Menus, Loyalty, and Otherwise


Author: Maura Youngman
Project: Alternative Law Forum | Human Rights Advocates Connect
Year: 2014
Bangalore, India

>Things that would be labeled spicy in the United States are not labeled spicy in India. > Prices are fluid, sometimes / haggling is the best. I don't understand why this is the way it is. One thing that I found jarring about being in India (and other places that are not America) is that where you purchase things from seems to be less about brand loyalty, and more about loyalty to the people selling the items. You wouldn't go to Target to pick up a new rice cooker because Target doesn't exist. But you might go to your friend's friends store who sells rice cookers because your friend's friend got a decent price when he bought his there, and he has the best ones.

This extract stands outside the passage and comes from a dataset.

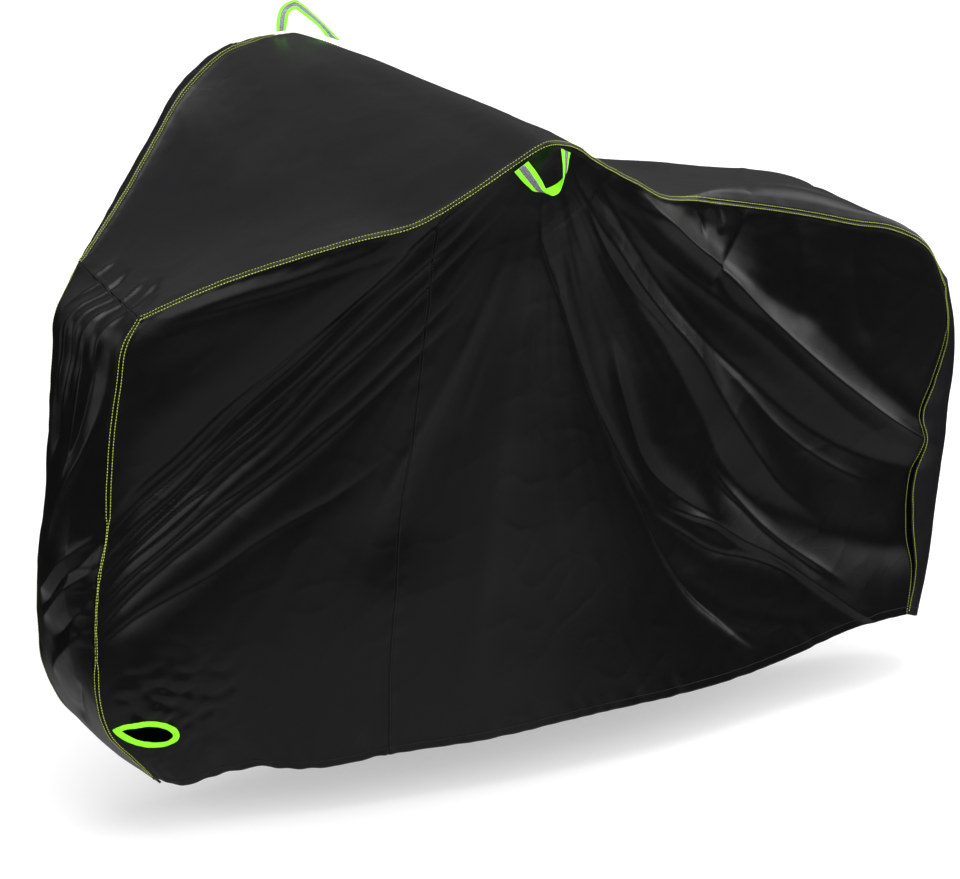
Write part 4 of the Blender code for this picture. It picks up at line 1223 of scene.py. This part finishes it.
back = add_node(tree, "Math", {"operation": "SUBTRACT", 0: 1.0}, {1: dimmed.outputs["Value"]})
ahead = add_node(tree, "MapRange", {"From Min": -0.8, "From Max": -0.2, "To Min": 1.1, "To Max": 1.7},
                 {"Value": height.outputs["X"]})
brightness = add_node(tree, "Math", {"operation": "MULTIPLY"}, {0: back.outputs["Value"], 1: ahead.outputs["Result"]})
tree.links.new(room.outputs["Color"], tree.nodes["Background"].inputs["Color"])
tree.links.new(brightness.outputs["Value"], tree.nodes["Background"].inputs["Strength"])
bpy.context.scene.world = world
bpy.context.scene.view_settings.view_transform = "Standard"

# kind, place, aim, size in metres or degrees, power in watts or watts per square metre
LAMPS = {
    "overhead_softbox": ("SUN", (-0.6, -0.3, 4.0), (0.0, 0.0, 0.0), 40, 1.2),
    "front_softbox": ("AREA", (-3.1, 1.7, -0.4), (-0.7, 0.0, -0.4), 1.3, 5),
    "right_softbox": ("AREA", (4.0, -0.5, 0.3), (0.4, -0.2, -0.4), 1.6, 10),
}
for name, (kind, place, aim, size, power) in LAMPS.items():
    lamp = bpy.data.lights.new(name, kind)
    if kind == "SUN":
        lamp.angle = np.radians(size)
    else:
        lamp.shape = "SQUARE"
        lamp.size = size
    lamp.energy = power
    holder = add_object(name, lamp)
    holder.location = place
    holder.rotation_euler = (Vector(aim) - Vector(place)).to_track_quat("-Z", "Y").to_euler()

CAMERA_PLACE = (-2.988, -4.794, 1.122)
YAW, PITCH, ROLL = 0.575, 0.299, 0.032
forward = Vector((np.sin(YAW) * np.cos(PITCH), np.cos(YAW) * np.cos(PITCH), -np.sin(PITCH)))
level = Vector((np.cos(YAW), -np.sin(YAW), 0))
upright = level.cross(forward)
right = level * np.cos(ROLL) + upright * np.sin(ROLL)
up = upright * np.cos(ROLL) - level * np.sin(ROLL)
lens = bpy.data.cameras.new("camera")
lens.sensor_width = 36
lens.lens = 127.63
camera = add_object("camera", lens)
camera.matrix_world = Matrix.Translation(CAMERA_PLACE) @ Matrix((right, up, -forward)).transposed().to_4x4()
bpy.context.scene.camera = camera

Maybe haggling is part of building a potential relationship with a vendor -- something that doesn't matter as much in the United States as the system is visibly and fundamentally controlled by corporations. > Studying, and then staying, in the United States is seen as elitist. In some of my conversations, individuals expressed a sense of resentment or abandonment at those who left to study in the United States and then stayed there. When asked why it is seen as elitist to stay in the States, the reply: "You can drink the water there." The concept that living in the United States would be seen as elitist is -- if not surprising, then at least a perspective I have to remind myself of -- as the United States is no more and no less than my default.